— start DATA PROVIDED —

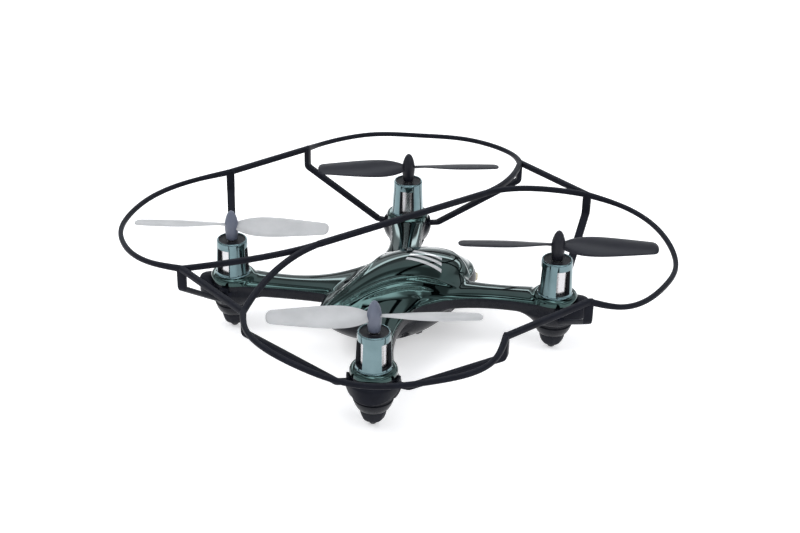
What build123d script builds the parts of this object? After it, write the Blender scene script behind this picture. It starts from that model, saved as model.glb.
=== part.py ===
from build123d import *
import os
from math import atan2, cos, degrees, hypot, radians, sin, sqrt

# Palm-size four-rotor drone, millimetres.
# +Z is up, the nose points along -Y, and the origin is on the ground midway between the four feet.
# The drone's own left is +X.

os.makedirs("parts", exist_ok=True)

# ---------------------------------------------------------------- driving dimensions
motor_pitch = 64.6                    # side of the square on which the four motor axes stand
axis_xy = motor_pitch / 2
parting_z = 15.6                      # plane where the plated upper shell meets the black lower shell
wall = 1.0                            # moulded wall of both shells
fit = 0.1                             # gap between parts that are assembled by hand
running = 0.04                        # radial clearance of a turning shaft

# body: stations along Y as (y, half width, top z, bottom z)
body_stations = [
    (-24.2, 2.0, 15.6, 12.6),
    (-22.4, 4.8, 16.6, 10.4),
    (-18.6, 8.0, 18.2, 7.0),
    (-13.0, 11.0, 20.2, 3.9),
    (-6.0, 13.3, 22.0, 2.3),
    (2.0, 14.2, 23.0, 1.9),
    (10.0, 13.4, 23.2, 2.2),
    (17.0, 11.5, 22.3, 3.6),
    (23.0, 8.8, 20.0, 6.0),
    (26.6, 6.2, 17.4, 8.2),
    (28.2, 3.6, 15.0, 10.2),
]

arm_bottom_z = 12.1
arm_top_z = 16.5
arm_channel_z = arm_bottom_z + 0.9
pod_radius = 6.15
flange_radius = 6.3
pod_floor_z = 5.0

tower_top_z = 27.9
tower_base_z = 17.5
tower_top_radius = 4.3
tower_base_radius = 4.75
window_count = 3
window_width = 3.9
window_z = (18.3, 25.7)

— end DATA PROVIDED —

**PROMPT**: Nothing should be left out: repeat all of the data exactly.

**EXERCISE OUTPUT**:
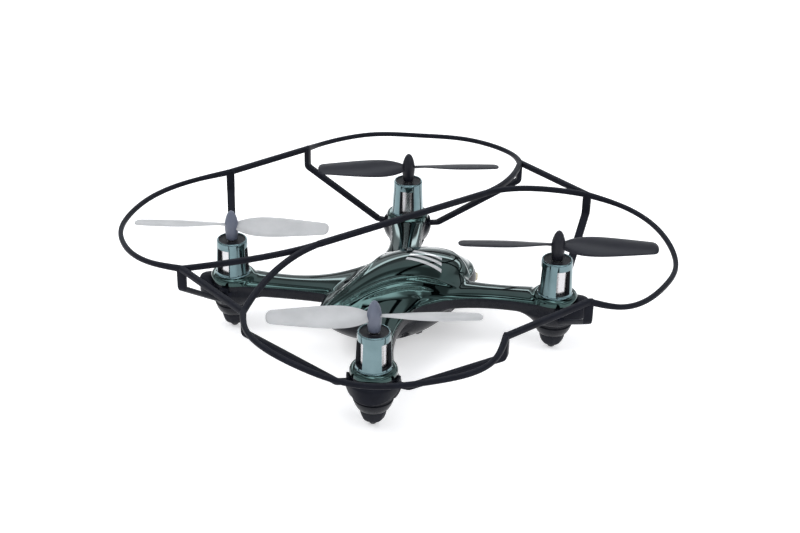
What build123d script builds the parts of this object? After it, write the Blender scene script behind this picture. It starts from that model, saved as model.glb.
=== part.py ===
from build123d import *
import os
from math import atan2, cos, degrees, hypot, radians, sin, sqrt

# Palm-size four-rotor drone, millimetres.
# +Z is up, the nose points along -Y, and the origin is on the ground midway between the four feet.
# The drone's own left is +X.

os.makedirs("parts", exist_ok=True)

# ---------------------------------------------------------------- driving dimensions
motor_pitch = 64.6                    # side of the square on which the four motor axes stand
axis_xy = motor_pitch / 2
parting_z = 15.6                      # plane where the plated upper shell meets the black lower shell
wall = 1.0                            # moulded wall of both shells
fit = 0.1                             # gap between parts that are assembled by hand
running = 0.04                        # radial clearance of a turning shaft

# body: stations along Y as (y, half width, top z, bottom z)
body_stations = [
    (-24.2, 2.0, 15.6, 12.6),
    (-22.4, 4.8, 16.6, 10.4),
    (-18.6, 8.0, 18.2, 7.0),
    (-13.0, 11.0, 20.2, 3.9),
    (-6.0, 13.3, 22.0, 2.3),
    (2.0, 14.2, 23.0, 1.9),
    (10.0, 13.4, 23.2, 2.2),
    (17.0, 11.5, 22.3, 3.6),
    (23.0, 8.8, 20.0, 6.0),
    (26.6, 6.2, 17.4, 8.2),
    (28.2, 3.6, 15.0, 10.2),
]

arm_bottom_z = 12.1
arm_top_z = 16.5
arm_channel_z = arm_bottom_z + 0.9
pod_radius = 6.15
flange_radius = 6.3
pod_floor_z = 5.0

tower_top_z = 27.9
tower_base_z = 17.5
tower_top_radius = 4.3
tower_base_radius = 4.75
window_count = 3
window_width = 3.9
window_z = (18.3, 25.7)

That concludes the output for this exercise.